= WHAT TO PRODUCE =
How does the data below read from its first line through the line containing "near each end."? Print those lines exactly.

= AVAILABLE DATA =

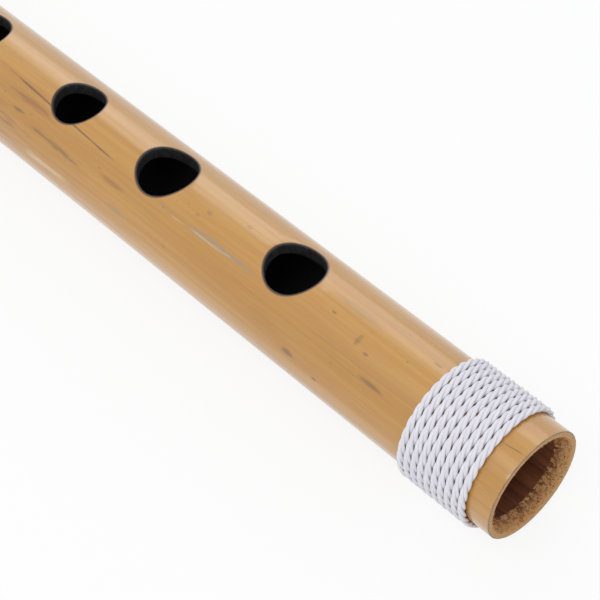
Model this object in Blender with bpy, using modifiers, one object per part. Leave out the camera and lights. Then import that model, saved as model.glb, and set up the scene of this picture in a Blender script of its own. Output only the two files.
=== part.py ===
"""A side-blown bamboo flute: the tube, its cork stopper and a cord binding near each end.

The flute lies along X with its open foot at +X and its finger holes facing up (+Z).
The origin is below the middle of its length, on the surface that the two bindings rest on.
"""
import math

import bmesh
import bpy
from mathutils import Vector

MM = 0.001

# The bamboo tube
TUBE_LENGTH = 425.0 * MM
TUBE_DIAMETER = 21.5 * MM
TUBE_WALL = 2.4 * MM
END_RING_WIDTH = 1.07 * MM
MOUTH_SLOPE_LENGTH = 2.7 * MM

# The finger holes from the foot up: distance to the hole below or to the foot face, then diameter
FINGER_HOLES = [
    (55.0 * MM, 10.9 * MM),
    (33.5 * MM, 11.3 * MM),
    (25.1 * MM, 9.9 * MM),
    (29.4 * MM, 10.5 * MM),
    (28.7 * MM, 10.3 * MM),
    (26.3 * MM, 9.7 * MM),
]

# The blow hole is a little longer along the tube than across it
BLOW_HOLE_FROM_HEAD = 64.0 * MM
BLOW_HOLE_LENGTH = 11.5 * MM
BLOW_HOLE_WIDTH = 10.0 * MM

# The cork stopper, whose inner face lies just past the blow hole
CORK_LENGTH = 15.0 * MM
CORK_FROM_BLOW_HOLE = 12.0 * MM
CORK_EDGE_ROUND = 0.7 * MM

# The cord bindings, each one cord wound round the tube
CORD_DIAMETER = 1.1 * MM
CORD_TURN_GAP = 0.42 * MM
BINDING_TURNS = 10
FOOT_BINDING_FROM_FOOT = 4.1 * MM
HEAD_BINDING_FROM_HEAD = 4.1 * MM
BINDING_START_ANGLE = math.radians(52.5)

# Running gap left between pieces that touch on the real flute
CLEARANCE = 0.3 * MM

# Smoothness of the round pieces
TUBE_SEGMENTS = 96
HOLE_SEGMENTS = 48
POINTS_PER_TURN = 24
CORD_SIDES = 6
SHARP_ANGLE = math.radians(35)
MERGE_DISTANCE = 0.00001

# Sizes that follow from those above
TUBE_RADIUS = TUBE_DIAMETER / 2
BORE_RADIUS = TUBE_RADIUS - TUBE_WALL
FOOT_X = TUBE_LENGTH / 2
HEAD_X = -TUBE_LENGTH / 2
BLOW_HOLE_X = HEAD_X + BLOW_HOLE_FROM_HEAD
CORK_FACE_X = BLOW_HOLE_X - CORK_FROM_BLOW_HOLE
CORK_RADIUS = BORE_RADIUS - CLEARANCE
CORD_RADIUS = CORD_DIAMETER / 2
CORD_PITCH = CORD_DIAMETER + CORD_TURN_GAP
BINDING_LENGTH = BINDING_TURNS * CORD_PITCH + CORD_DIAMETER
TURN_STEP = 2 * math.pi / POINTS_PER_TURN
CORD_LINE_RADIUS = (TUBE_RADIUS + CLEARANCE + CORD_RADIUS) / math.cos(TURN_STEP / 2)
REST_FLAT_DEPTH = CORD_DIAMETER / 10
CORD_HALF_THICKNESS = CORD_RADIUS * math.cos(math.pi / CORD_SIDES)
AXIS_HEIGHT = CORD_LINE_RADIUS * math.cos(TURN_STEP / 2) + CORD_HALF_THICKNESS - REST_FLAT_DEPTH


def empty_scene():
    """Remove every object, so that the flute is alone."""
    for old in list(bpy.data.objects):
        bpy.data.objects.remove(old, do_unlink=True)


def new_collection(name):
    """Return a new collection in the scene."""
    collection = bpy.data.collections.new(name)
    bpy.context.scene.collection.children.link(collection)
    return collection


def new_material(name, colour, roughness):
    """Return a plain non-metallic material."""
    material = bpy.data.materials.new(name)
    material.use_nodes = True
    shader = material.node_tree.nodes["Principled BSDF"]
    shader.inputs["Base Color"].default_value = (*colour, 1.0)
    shader.inputs["Roughness"].default_value = roughness
    shader.inputs["Metallic"].default_value = 0.0
    return material


def move_to(obj, collection):
    """Keep an object in one collection only."""
    for holder in list(obj.users_collection):
        holder.objects.unlink(obj)
    collection.objects.link(obj)


def make_cutter(obj, name):
    """Name an object and set it aside as a cutter."""
    obj.name = name
    obj.hide_render = True
    obj.display_type = "WIRE"
    move_to(obj, cutters)
    return obj


def cut(obj, cutter):
    """Cut an object with a cutter by an exact Boolean."""
    boolean = obj.modifiers.new("cut " + cutter.name, "BOOLEAN")
    boolean.operation = "DIFFERENCE"
    boolean.solver = "EXACT"
    boolean.object = cutter


def smooth_round_faces(mesh):
    """Shade the round faces smooth and keep the corners sharp."""
    mesh.shade_smooth()
    mesh.set_sharp_from_angle(angle=SHARP_ANGLE)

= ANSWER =
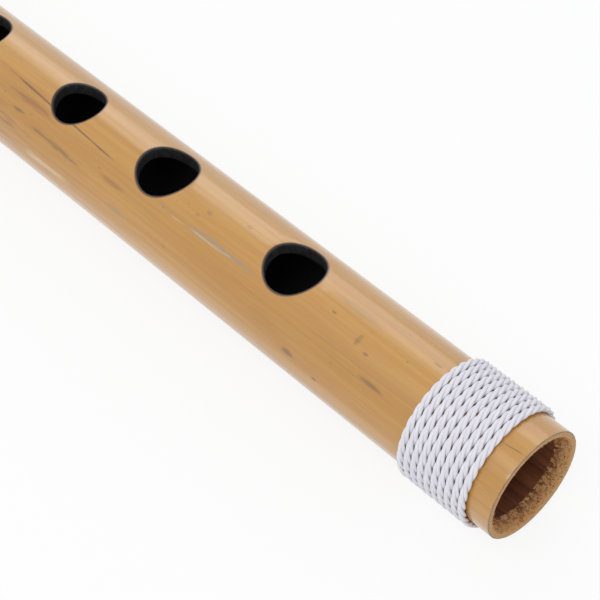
Model this object in Blender with bpy, using modifiers, one object per part. Leave out the camera and lights. Then import that model, saved as model.glb, and set up the scene of this picture in a Blender script of its own. Output only the two files.
=== part.py ===
"""A side-blown bamboo flute: the tube, its cork stopper and a cord binding near each end.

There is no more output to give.